Last week, in a report that a league source described as “very accurate,” The Miami Herald claimed that Beckham was searching for partners and had received “vast interest” from the likes of Chelsea owner Roman Abramovich and Paris Saint-Germain owner Qatar Sports Investments. The same source called QSI the “front-runner” and on Tuesday, SI.com’s Grant Wahl reported that Beckham’s group has been meeting with QSI. The MLS board of governors would have to approve any sale by a 2/3 majority. Considering the league’s interest in Miami, along with the the price of building the Overtown stadium and getting the club up and running, a ‘yes’ vote seems inevitable.

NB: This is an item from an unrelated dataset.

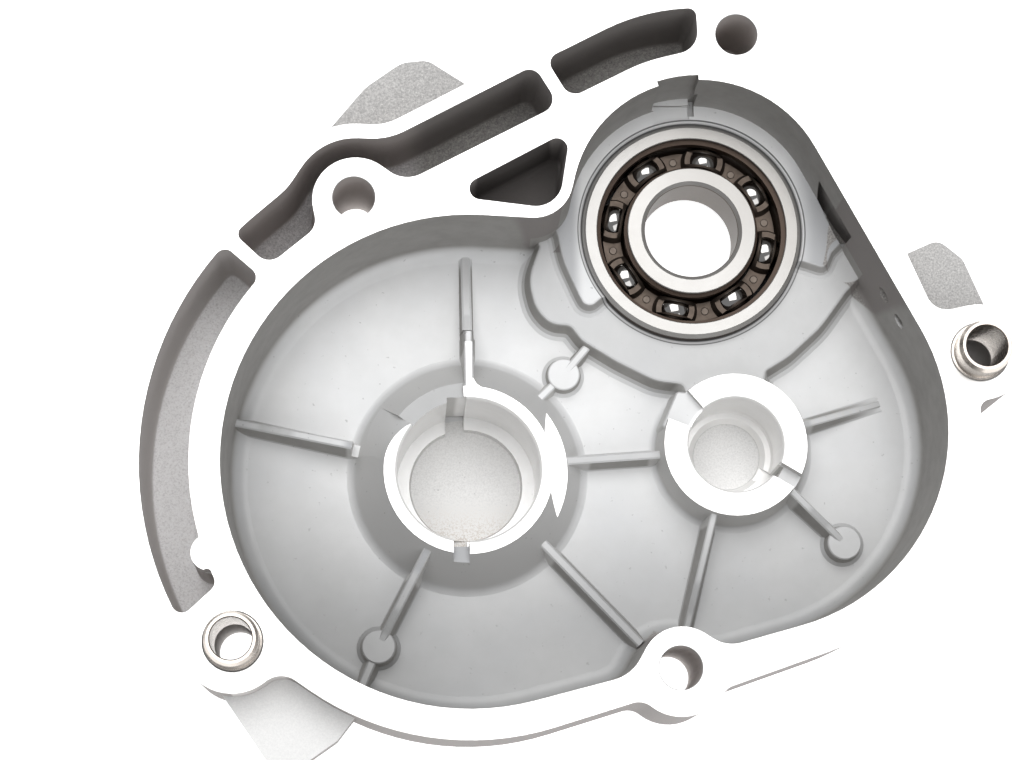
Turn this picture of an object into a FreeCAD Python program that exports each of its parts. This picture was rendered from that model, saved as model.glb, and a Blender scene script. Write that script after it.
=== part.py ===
import FreeCAD, Part
import math
import os
from FreeCAD import Vector as V

os.makedirs("parts", exist_ok=True)

# ---------------------------------------------------------------------------
# Die cast gear case cover with a ball bearing and two hollow dowels.
#
# Layout frame (used below): z = 0 is the machined joint face, the cavity opens
# towards +Z, and x, y are measured from the layout datum of the flange.
# Part frame (exported): the same axes, moved so that the origin lies on the
# output bearing's axis, halfway through the bearing's width.
# All lengths in mm, all angles in degrees.
# ---------------------------------------------------------------------------

# --- shaft axes and fastener positions (layout frame)
A = (-8.5, -16.0)          # input seat axis
B = (47.75, -10.75)        # layshaft seat axis
C = (39.56, 35.97)         # output bearing axis
HOLE1 = (-32.4, 38.4)      # through bolt hole
HOLE2 = (47.8, 73.9)       # blind bolt hole
HOLE3 = (33.5, -58.8)      # through bolt hole
DOWEL_L = (-56.3, -53.1)
DOWEL_R = (96.7, 5.9)
BOSS1 = (-32.0, 37.9)      # centre of the rounded flange about the first hole

# --- levels (layout frame)
RIM_Z = -18.0              # bearing rim, also the bearing's front face
BOSS_Z = -16.0             # machined tops of the two seats
CAST_Z = -17.4             # unmachined part of the seat tops
PAD_B_Z = -18.0            # unmachined pad beside the layshaft seat
PLAT_Z = -21.0             # plateau between the bearing and the layshaft seat
FLOOR_Z = -26.5            # cavity floor
FLANGE_BACK_Z = -27.3      # back of the flange wall
SKIN_Z = -29.6             # outside of the floor skin
REST_Z = -44.5             # outer ends of the hubs that the cover stands on
GEAR_CUT_R = 40.3          # milled gear clearance about B
GEAR_CUT_Z = -21.0

# --- bolt holes and dowels
BOLT_R = 4.4
BLIND_HOLE_Z = -24.0
DOWEL_OD_R = 5.5
DOWEL_SEAT_R = 5.9         # its pressed end
DOWEL_ID_R = 4.2
DOWEL_OUT = 6.9            # height of a dowel over the joint face
DOWEL_IN = 9.0             # depth of its counterbore
DOWEL_CHAMFER_R = 6.2

# --- seats
A_TOP_R, A_FOOT_R, A_BORE_R, A_BORE_Z, A_STEP_R, A_END_Z = 17.75, 24.0, 15.0, -40.0, 12.35, -41.4
B_TOP_R, B_FOOT_R, B_BORE_R, B_BORE_Z, B_STEP_R, B_END_Z = 15.08, 16.3, 10.0, -32.0, 7.35, -33.4

# --- output bearing, 20 x 47 x 14
BRG_OD_R, BRG_ID_R, BRG_W = 23.5, 10.0, 14.0
BALL_R, PITCH_R, N_BALLS = 3.969, 16.75, 8
RACE_GAP = 0.012           # radial play between a ball and each raceway
GROOVE_R = 4.13            # raceway cross-section radius
OUT_SHOULDER_R, OUT_LIP_R = 19.45, 20.3
IN_SHOULDER_R, IN_LIP_R = 14.35, 13.75
CAGE_T, CAGE_IN_R, CAGE_OUT_R, POCKET_R = 0.9, 14.85, 18.6, 4.06
CAGE_H = 2.75              # height at which a pocket opens over its ball
RIVET_R, RIVET_HEAD_R = 0.6, 0.85
BALL_A0 = 33.3             # angle of the first ball about the bearing axis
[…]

When Miami enters, MLS will have reached the 24-teams-by-2020 threshold it targeted in 2013. Then it will begin setting a course for 28. Sacramento and St. Louis appear to be the early favorites for teams 25 and 26. The former, which has set USL attendance records, already has an investor group and control of a piece of downtown property suitable for a new stadium. It would take about a year-and-a-half to construct.
MLS is expanding quickly and it feels no pressure to add even more teams before 2020, leaving Sacramento with little choice but to bide its time and prepare. If Republic gets the green light this year, it certainly could have its Railyards facility up and running by 2019, if not earlier.
St. Louis has become far more attractive thanks to the departure of the Rams and the potential access to some of the $400 million in public funding that was proposed for a new NFL stadium. A riverfront MLS arena would be far less expensive, and the league believes that securing ownership wouldn’t be a problem.
“We are very excited about the possibilities in St. Louis. We believe it’s MLS-ready,” commissioner Don Garber told the St. Louis Post-Dispatch this month. “We’ve got a lot of work to do as it relates to determining a stadium solution, and figuring out who ultimately can be the owner of the team. But, overall, we’re very focused on St. Louis as a potential expansion market.”
The expansion bid’s point man is Dave Peacock, the former president of Anheuser-Busch who currently chairs the St. Louis Sports Commission. He’s responsible for pulling an ownership group together and likely would be a minority investor.
One source told SI.com that the league might be waiting for St. Louis (or another market) to “mature” so it can announce two expansion sites simultaneously. Sacramento and St. Louis anchor the country’s 20th and 21st largest media markets, respectively.
San Antonio also is back on the league’s radar following the purchase of a USL franchise by Spurs Sports & Entertainment. There is definite MLS ambition in the Alamo City, but San Antonio FC is just getting started and one source said that the club likely will need three to four years to lay the groundwork for the potential jump.